In Dave Hickey’s collection of essays, Air Guitar, he goes through the set list of psychoactive chemicals and their cultural byproducts. “Heroin culture has produced some great jazz and some even greater writing. Amphetamine culture has cranked out zillions of good country songs, lots of Hot rods, tons of high fashion, and some very shiny art… and thanks and no thanks to cocaine, we have Rambo flicks, disco, and Freudian analysis.” But when it comes to psychedelics, he explains that they change the way we see what we see. Therefore, they can be signifiers of an experience that is more than what merely appears. “Within the deeper history of image-making, psychedelia is a manifestation of anti-academic strategies.”
I ask what other artists he surmises have had their aesthetic affected by psychedelics, and Petker ponders, “I'm not sure I know the answer to this. For me, seeing psychedelic rock posters was the first time I felt totally affected by created images. I think of the famous poster artists of that time: Stanley Mouse, Alton Kelly, and Wes Wilson, for example. The clashing colors and Art Nouveau aesthetic really hit me. But as music has always been a larger influence on my life than art, I'm sure the connection weighs heavy on me. In regard to serious painting, I think of works by James Ensor, František Kupka, Paul Klee, Marc Chagall, Francis Picabia ... it's a large subjective list of people.”
To paint these days is to make a conceptual choice. I should say, to paint well these days is to make a conceptual choice. Petker’s works affirm the vitality of choice of pushing around pigment on a surface. The sense of play and color within these pieces is that of a well-rehearsed group of incredible musicians … jamming. It has that feeling of a session. There is freedom throughout the pieces that allow “mistakes'' to look at home without forcing the eye to correct them. The artist’s hand is evident at the party, but not the voice taking over the party in a podcast-like monologue nor a giant BURP. So much work on canvas recently has been weighing down the ends of the spectrum of technique, overly fetishized technicians versus the regurgitated rebirths of zombie formalism.

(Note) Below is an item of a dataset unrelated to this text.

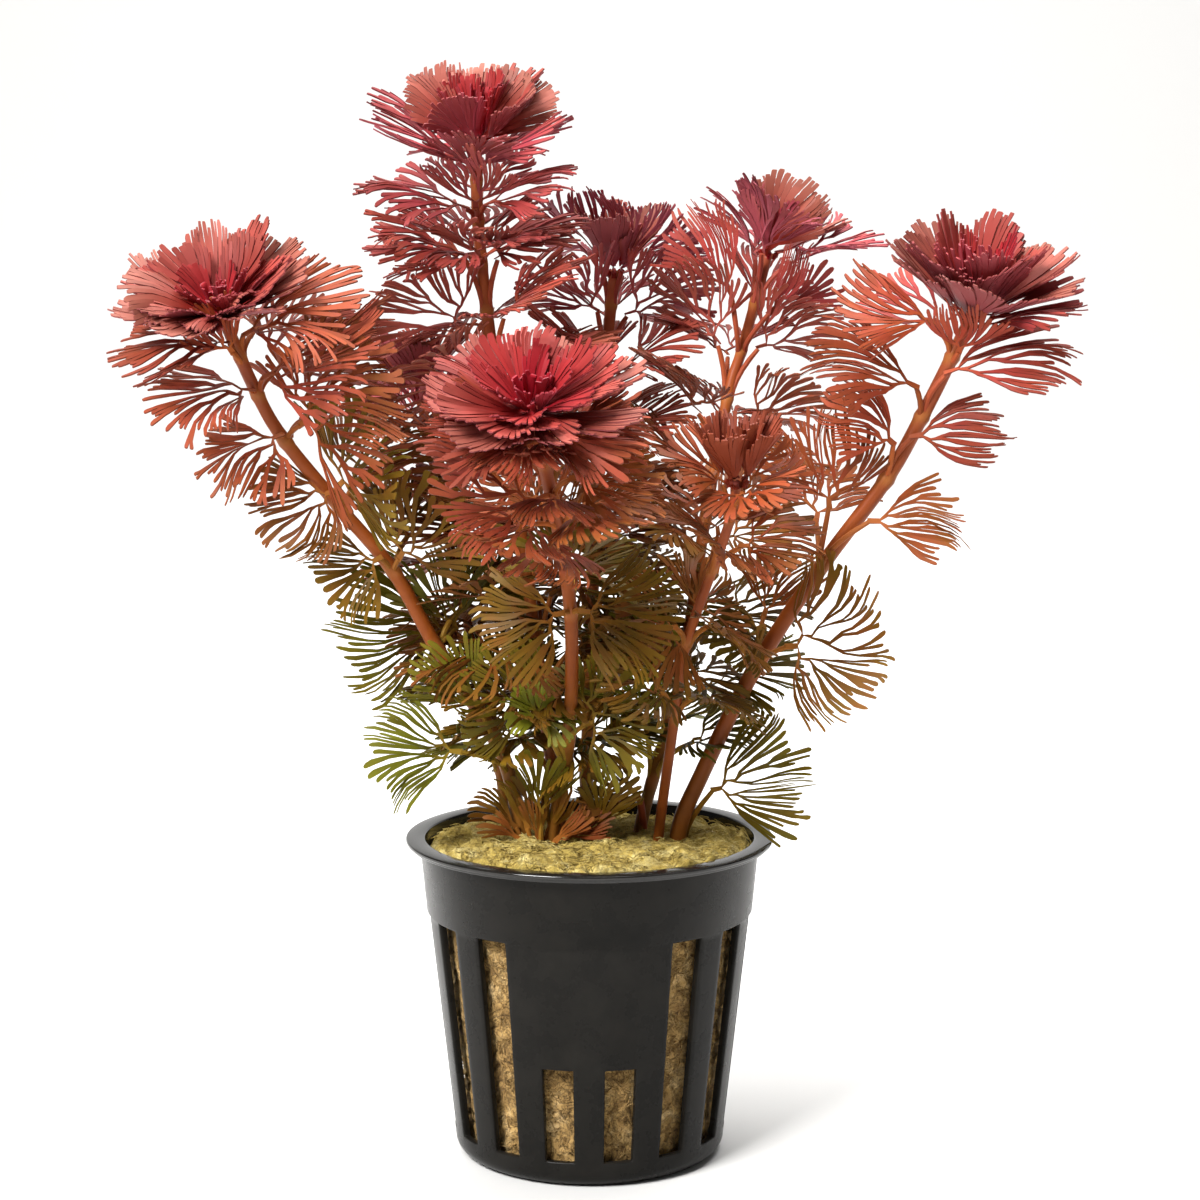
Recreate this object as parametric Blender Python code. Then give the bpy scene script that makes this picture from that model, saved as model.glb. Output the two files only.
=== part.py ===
"""A red cabomba in a 5 cm net pot: slotted pot, rockwool plug, stems, leaf whorls and crowns.

Metres, +Z up. The origin is the centre of the pot's underside and the front of the pot faces -Y.
"""

from math import atan2, cos, pi, radians, sin, tau

import bmesh
import bpy
from mathutils import Matrix, Vector, noise

MM = 0.001
GAP = 0.3 * MM  # air between two pieces that touch in the real plant

# Pot
POT_HEIGHT = 50 * MM
RIM_RADIUS = 28.6 * MM
RIM_THICKNESS = 1.2 * MM
RIM_ROUNDING = 0.4 * MM
RIDGE_RADIUS = 28.05 * MM  # the thinner ridge under the rim's lip
RIDGE_HEIGHT = 0.5 * MM
MOUTH_RADIUS = 25.6 * MM
WALL = 1.2 * MM
COLLAR_TOP_RADIUS = 26.4 * MM
COLLAR_FOOT_RADIUS = 25.4 * MM
COLLAR_FOOT = 38.6 * MM
SKIRT_TOP_RADIUS = 25.1 * MM
SKIRT_FOOT_RADIUS = 21.1 * MM
BASE_ROUNDING = 2.6 * MM
POT_SIDES = 45
SLOT_COUNT = 15
SLOT_ANGLE = radians(12)
SLOT_FOOT = 4.1 * MM
SLOT_TOP = 38.2 * MM
SHORT_SLOT_TOP = 18.9 * MM
SLOT_DEPTH = 13 * MM  # how far out from the axis the slot cutters start
DRAIN_COUNT = 5
DRAIN_ANGLE = radians(14.4)
DRAIN_NEAR = 6 * MM
DRAIN_FAR = 14 * MM

# Rockwool
WOOL_CLEARANCE = 0.5 * MM
WOOL_TOP = 49.4 * MM
WOOL_EDGE = 48.4 * MM
WOOL_ROUNDING = 1.5 * MM
WOOL_FLAT = 0.62  # radius of the flat middle of the top, as a share of the bore
WOOL_TILT = 0.045  # the top falls away from the front to the back
WOOL_BUMP = 0.5 * MM
WOOL_LUMP = 7 * MM
WOOL_SIDES = 20

# Leaves
PLATE = 0.5 * MM
WHORL_SIDES = 12
LEAVES_PER_WHORL = 3
LOW_REACH = 24 * MM
HIGH_REACH = 19 * MM
LOBE = 0.13  # how much further a leaf reaches along its middle than at its sides, as a share
WHORL_RISE = 0.42  # how far the tips rise above the joint, as a share of the reach
STALK_SHARE = 0.33  # where the steep stalks end and the fans begin, as shares of the reach and the rise
STALK_RISE = 0.62
HIGH_WHORL = 0.6  # share of the stem's height above which the leaves are rusty
HALFWAY_MARGIN = 1.5 * MM
REACH_STEP = 0.5 * MM
CROWN_SIDES = 12
CROWN_GAP = 0.8 * MM
CROWN_NOTCH = 0.07
CROWN_UNDERSIDE = ((0.08, 0), (0.45, 0.3), (1, 0.93), (0.98, 1), (0.55, 0.62))  # shares of radius and rise
HEART_SHARE = 0.28

# Stems
STEM_SIDES = 6
STEM_STEP = 8.5 * MM
SHOOT_STEPS = 6

# One row a stem: name, radius at the wool, radius under the crown, the crown (the way it leans, its radius,
# how far its outer leaves and its heart rise), the route in mm from inside the wool to the tip, and the
# whorls' heights in mm.
STEMS = (
    ("left", 1.28, 0.92, ((-0.16, -0.54), 14.5, 5.5, 7.5),
     ((-10, 0, 30), (-10.2, 0, 40), (-10.6, 0, 50), (-14, -1, 64), (-23.5, -3, 80), (-30, -4, 92),
      (-37.5, -6, 101.5), (-46, -8, 112.5), (-50, -9, 120), (-54.2, -13.5, 131.4)),
     (66, 80, 92, 101.5, 112, 119, 125)),
    ("top", 1.1, 0.9, ((-0.03, -0.2), 13, 9, 9),
     ((-4.5, 2, 30), (-4.5, 2, 40), (-4.7, 2, 51), (-7.7, 4, 74), (-11, 7, 99), (-14, 9, 117),
      (-16, 10, 131), (-17.3, 10, 145), (-17.5, 9.5, 157)),
     (121, 131, 138.5, 145, 151)),
    ("centre", 1.1, 0.9, ((0, -0.14), 8, 10.5, 9),
     ((-0.7, 5, 30), (-0.7, 5, 40), (-0.7, 5, 51), (0.4, 13, 85), (1.6, 20, 108), (3, 24, 127),
      (4, 25.5, 137)),
     (115, 124, 131.5)),
    ("front", 1.05, 0.95, ((0, -0.46), 15, 5.5, 8),
     ((-5.8, -2, 30), (-5.8, -2, 40), (-5.7, -2.2, 51), (-3.2, -8, 66), (-2.6, -17, 85),
      (-4, -24, 98), (-6, -30, 109), (-7.8, -36, 118.5)),
     (66.5, 87.3, 98.5, 105, 110.5)),
    ("right_back", 1.1, 0.8, ((0.24, -0.1), 9, 10, 8.5),
     ((8, 3, 30), (8, 3, 40), (8.1, 3.1, 51), (14.3, 8, 73), (18.3, 13, 98), (22, 17, 117.5),
      (24.3, 18, 125), (28.3, 18, 140)),
     (107, 117, 124.5, 132)),
    ("right", 1.4, 1.0, ((0.1, -0.36), 15, 9, 10),
     ((13.6, 0, 30), (13.6, 0, 40), (13.9, 0, 50.5), (17.2, 0, 59), (25.2, -2, 76), (35, -4, 92),
      (45, -5, 106), (50.5, -5, 116), (55, -6, 125.5), (57.5, -6.5, 131)),
     (76, 92.2, 106, 115.5, 124.5)),
    ("small_right", 0.85, 0.7, ((-0.05, -0.2), 7, 8.5, 7.5),
     ((10.5, -1.5, 30), (10.5, -1.5, 40), (10.7, -1.8, 50), (13.7, -8, 75), (14.7, -11, 82),
      (18, -17, 93), (20.5, -20.5, 101), (21.6, -22.8, 107.5)),
     (81.5, 93.5, 101.5)),
    ("small_left", 0.8, 0.7, ((-0.1, -0.1), 7, 9, 8),
     ((-13.2, 4, 30), (-13.2, 4, 40), (-13.2, 4.2, 50), (-14.8, 6.5, 63), (-17.7, 10, 75),
      (-21.5, 15, 90), (-25.5, 20, 108), (-27.5, 22, 117.5)),
     (99, 109)),
)
SHOOT_RADIUS = 0.6 * MM
SHOOT_ROUTE = ((8.6, 0.9, 38), (8.6, 0.9, 44), (8.7, 0.7, 50), (7.9, -0.6, 55.5))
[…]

Petker goes on to observe that he wants “to make paintings people like… attractiveness is a big part of it. This, I believe, is the core reason why the ‘paint is dead’ or ‘painting as sign making’ revolution lost the war. Paintings are great to look at. Collectors are going to look at it one way, academics are going to look at it another way… and for me, the goal has always been to make something that pleases both camps. That’s what I’m hoping for. Because they’re attractive, but I think you can dive into them on a more intellectual level.”
The millions of choices a painter makes are evident and compelling to the eye. We have evolved to navigate this world mostly by sight. Paintings can foster a softly vigilant frame of mind that is akin to watching a flame. In an optically saturated world, where so much is aggressively vying for saliency and attention, good paint can be a nourishing cerebral oasis.
“I struggle to come up with a definition of sublime,” Petker muses, “and someone challenged my definition recently, but what I’ve always thought of as sublime is something so beautiful it could kill you. Like looking at the ocean. You feel relaxed, but it’s so scary. Sharks and drowning, and vastness… but you could stare at it for hours. If my work hints at that unsettling, that’s good.”
Petker’s solo show. Tambourine, was on view at Anat Ebgi Gallery in Los Angeles this past winter.